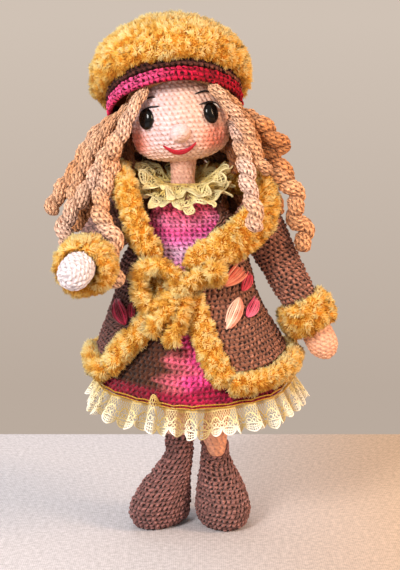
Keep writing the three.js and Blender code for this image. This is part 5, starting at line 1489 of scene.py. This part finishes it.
def neck_lace_surface(layer):
    """A ruffled ring from the neck out to its edge. Its waves grow outwards and lean over one another."""
    ring = NECK_LACES[layer]

    def surface(turn, reach):
        lap = ring["waves"] * turn + ring["turn"] + 0.7 * np.sin(2 * turn + layer)
        sway = turn + 0.4 / ring["waves"] * reach * np.sin(2 * lap)
        wave = np.sin(lap)
        back = (1 + np.sin(turn)) / 2
        edge = np.interp(back, [0, 0.5, 1], [ring["front"], ring["side"], ring["back"]])
        grow = smooth(0.1, 1, reach)
        wide, deep = (mix(NECK_LACE_INNER, ring[key], reach) + 2.4 * grow * wave for key in ("wide", "deep"))
        found = np.stack([
            NECK_ASIDE + wide * np.cos(sway), deep * np.sin(sway) - 3 * reach * (1 - back),
            mix(ring["start"], edge, reach**1.2) + 2.4 * grow * np.cos(lap + 0.6)], axis=-1)
        crumple = np.stack([wander(found, 9, 200 + 3 * layer + k) for k in range(3)], axis=-1)
        return found + 0.9 * smooth(0, 0.3, reach)[..., None] * crumple

    return surface


# The lace thread's colours from the edge it hangs from to its free edge, darker towards the first as painted
# shade.
LACE_PAINTED_SHADE_STOPS = [(0, (226, 198, 120)), (0.3, (242, 224, 162)), (0.6, (250, 240, 202)), (1, (255, 252, 236))]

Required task
Give the data again, exactly as it stands.

Correct result
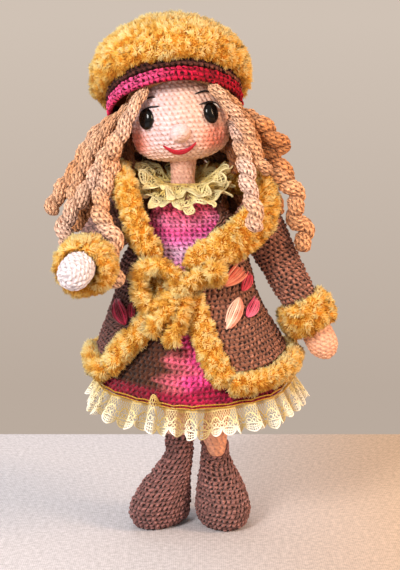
Keep writing the three.js and Blender code for this image. This is part 5, starting at line 1489 of scene.py. This part finishes it.
def neck_lace_surface(layer):
    """A ruffled ring from the neck out to its edge. Its waves grow outwards and lean over one another."""
    ring = NECK_LACES[layer]

    def surface(turn, reach):
        lap = ring["waves"] * turn + ring["turn"] + 0.7 * np.sin(2 * turn + layer)
        sway = turn + 0.4 / ring["waves"] * reach * np.sin(2 * lap)
        wave = np.sin(lap)
        back = (1 + np.sin(turn)) / 2
        edge = np.interp(back, [0, 0.5, 1], [ring["front"], ring["side"], ring["back"]])
        grow = smooth(0.1, 1, reach)
        wide, deep = (mix(NECK_LACE_INNER, ring[key], reach) + 2.4 * grow * wave for key in ("wide", "deep"))
        found = np.stack([
            NECK_ASIDE + wide * np.cos(sway), deep * np.sin(sway) - 3 * reach * (1 - back),
            mix(ring["start"], edge, reach**1.2) + 2.4 * grow * np.cos(lap + 0.6)], axis=-1)
        crumple = np.stack([wander(found, 9, 200 + 3 * layer + k) for k in range(3)], axis=-1)
        return found + 0.9 * smooth(0, 0.3, reach)[..., None] * crumple

    return surface


# The lace thread's colours from the edge it hangs from to its free edge, darker towards the first as painted
# shade.
LACE_PAINTED_SHADE_STOPS = [(0, (226, 198, 120)), (0.3, (242, 224, 162)), (0.6, (250, 240, 202)), (1, (255, 252, 236))]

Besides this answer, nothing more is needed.